Hoai-Tran Bui, /Film
“A series of increasingly bizarre acting choices and cringe-worthy anachronisms turn ‘Dolittle’ into an unwatchable circus. Let’s talk first about Downey Jr.’s garbled accent, which sounds like a Welsh man was put through a meat grinder. His mumbled delivery and irregular speech pattern seem to be trying to recall that of Johnny Depp’s massively popular Captain Jack Sparrow — a similarity that becomes more apparent when ‘Dolittle’ suddenly transforms from a domestic comedy into a grand seafaring adventure.”
Katie Rife, The AV Club
“Who is Robert Downey Jr.’s performance as the title character of ‘Dolittle’ for, exactly? It’s a snuffling, shuffling, head-twitching collection of tics, with a physicality that’s more evocative of a nervous squirrel than the actual CGI squirrel who accompanies Dr. Dolittle on his adventures across the sea.”

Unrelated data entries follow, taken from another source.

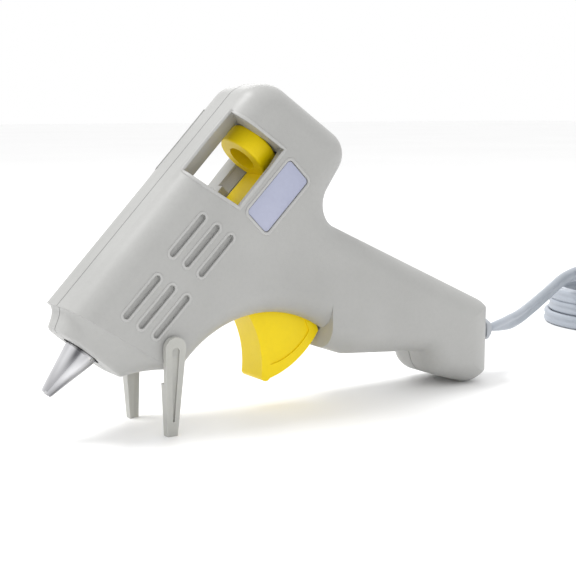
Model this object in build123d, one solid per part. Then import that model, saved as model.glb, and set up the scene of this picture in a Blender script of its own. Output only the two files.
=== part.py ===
from build123d import *
import os
from math import cos, pi, radians, sin, tan

# Small hot-melt glue gun, standing on its two front legs and the butt of its handle.
#
# Two frames are used, both in millimetres:
#   standing frame  the frame of the finished part: +X from nozzle to handle, +Z up, z = 0 on the
#                   table, origin under the middle of the gun's length
#   gun frame       x along the barrel from the nozzle's tip to the rear, z square to it, away from
#                   the handle. The glue stick's axis is z = 0.

# ---------------------------------------------------------------- driving dimensions
BARREL_ANGLE = 44.8  # barrel above the table, nozzle down
TIP_X = -73.4  # nozzle tip in the standing frame
TIP_Z = 13.5

HALF_WIDTH = 12.2  # housing, each side of the seam
END_ROUND = 11.5  # rounding of the handle's end, seen from above
EDGE_ROUND = 7.0  # rounding of the housing's long edges
WALL = 1.8
FIT = 0.05  # running clearance on a radius

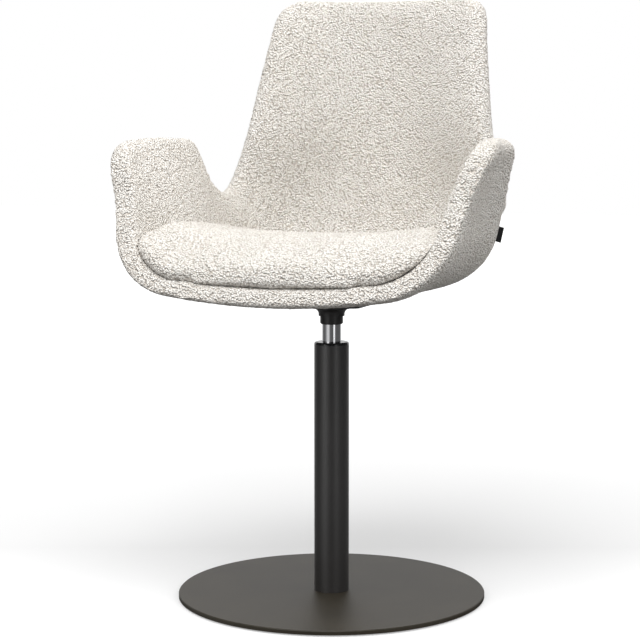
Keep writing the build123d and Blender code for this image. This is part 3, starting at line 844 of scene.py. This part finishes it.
def soft_box(name, steps, aim_height, size, power, spread):
    """Lamp panel of this width and height, facing the chair's axis. A grid narrows its spread."""
    place = studio_place(*steps)
    data = bpy.data.lights.new(name, "AREA")
    data.shape = "RECTANGLE"
    data.size, data.size_y = size
    data.energy = power
    data.spread = math.radians(spread)
    lamp = bpy.data.objects.new(name, data)
    lamp.location = place
    facing = Vector((0, 0, aim_height)) - place
    lamp.rotation_euler = facing.to_track_quat("-Z", "Y").to_euler()
    bpy.context.scene.collection.objects.link(lamp)


def studio_world():
    world = bpy.data.worlds.new("studio")
    world.use_nodes = True
    tree = world.node_tree
    background = tree.nodes["Background"]
    background.inputs["Color"].default_value = (1, 1, 1, 1)
    direction = add_node(tree, "ShaderNodeTexCoord").outputs["Generated"]
    turn = studio_turn(tree, direction)
    seen, either = white_backdrop(tree, turn)
    height = add_node(tree, "ShaderNodeSeparateXYZ", {0: direction}).outputs["Z"]
    sky = mapped(tree, height, (0, 1), (level_ramp(tree, turn, WALL_LIGHT), ceiling_light))
    unseen = add_node(tree, "ShaderNodeMath", {0: 1.0, 1: either}, operation="SUBTRACT").outputs[0]
    strength = add_node(
        tree, "ShaderNodeMath", {0: sky, 1: unseen, 2: seen}, operation="MULTIPLY_ADD"
    ).outputs[0]
    tree.links.new(strength, background.inputs["Strength"])
    bpy.context.scene.world = world


def photo_camera():
    data = bpy.data.cameras.new("camera")
    data.sensor_width = sensor_width
    data.lens = focal_pixels / picture_width * sensor_width
    data.shift_x = (picture_width / 2 - axis_pixel) / picture_width
    camera = bpy.data.objects.new("camera", data)
    camera.location = (
        camera_distance * math.sin(camera_turn),
        -camera_distance * math.cos(camera_turn),
        camera_height,
    )
    camera.rotation_euler = (math.pi / 2 - camera_pitch, 0, camera_turn)
    bpy.context.scene.collection.objects.link(camera)
    bpy.context.scene.camera = camera


studio_floor()
studio_world()
for box_name, box_facts in SOFT_BOXES.items():
    soft_box(box_name, *box_facts)
photo_camera()
bpy.context.scene.view_settings.view_transform = "Standard"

Manohla Dargis, The New York Times
“The C.G. animals are watchable if transparently artificial, a plus. No real giraffe (polar bear, etc.) needs to be abused to create another fantasy in which nonhuman creatures behave like cutesy, cartoonish versions of people. The charm of this fantasy has always been dubious and will presumably fade as the natural world continues to disappear and more and more species become extinct. Increased awareness of our contemporary environmental crisis may explain why, unlike the Murphy movies, this ‘Dolittle’ is set in the past. Because if animals really could talk, they wouldn’t be pleasantly cooing and chatting us up as the world burned. They’d be screaming.”
Alonso Duralde, TheWrap
“Rex Harrison famously endured getting urinated upon by real sheep during the filming of the 1967 musical ‘Doctor Dolittle,’ while the 2020 version of ‘Dolittle’ sees Robert Downey Jr. removing bagpipes from a CG dragon’s rectum before receiving a face full of gastric wind as a reward. Whichever actor had it worse, it’s the audience who loses. Downey’s revival of Hugh Lofting’s legendary loquacious veterinarian, one who can communicate with any member of any species, splats onto the screen like horse dung, with few laughs and no charm.”
Michael Phillips, Chicago Tribune
“The problems begin and end with the script, credited to three writers. ‘Dolittle’ turns its title character into an eccentric and wearying blur of tics, tacked onto a character who comports himself like a bullying, egocentric A-lister rather than someone who, you know, actually enjoys the company of animals. The banter enjoys the benefit of genuine comic pros doing the voices, but the zingers remain low on zing, bordering on total zinglessness. ‘I’ve got a front row seat to Crazy Town!’ goes one bit, reminiscent of an ‘Ice Age’ movie.”
Richard Roeper, Chicago Sun-Times
“If I could talk to the animals, I’d say one thing: Please make it stop.”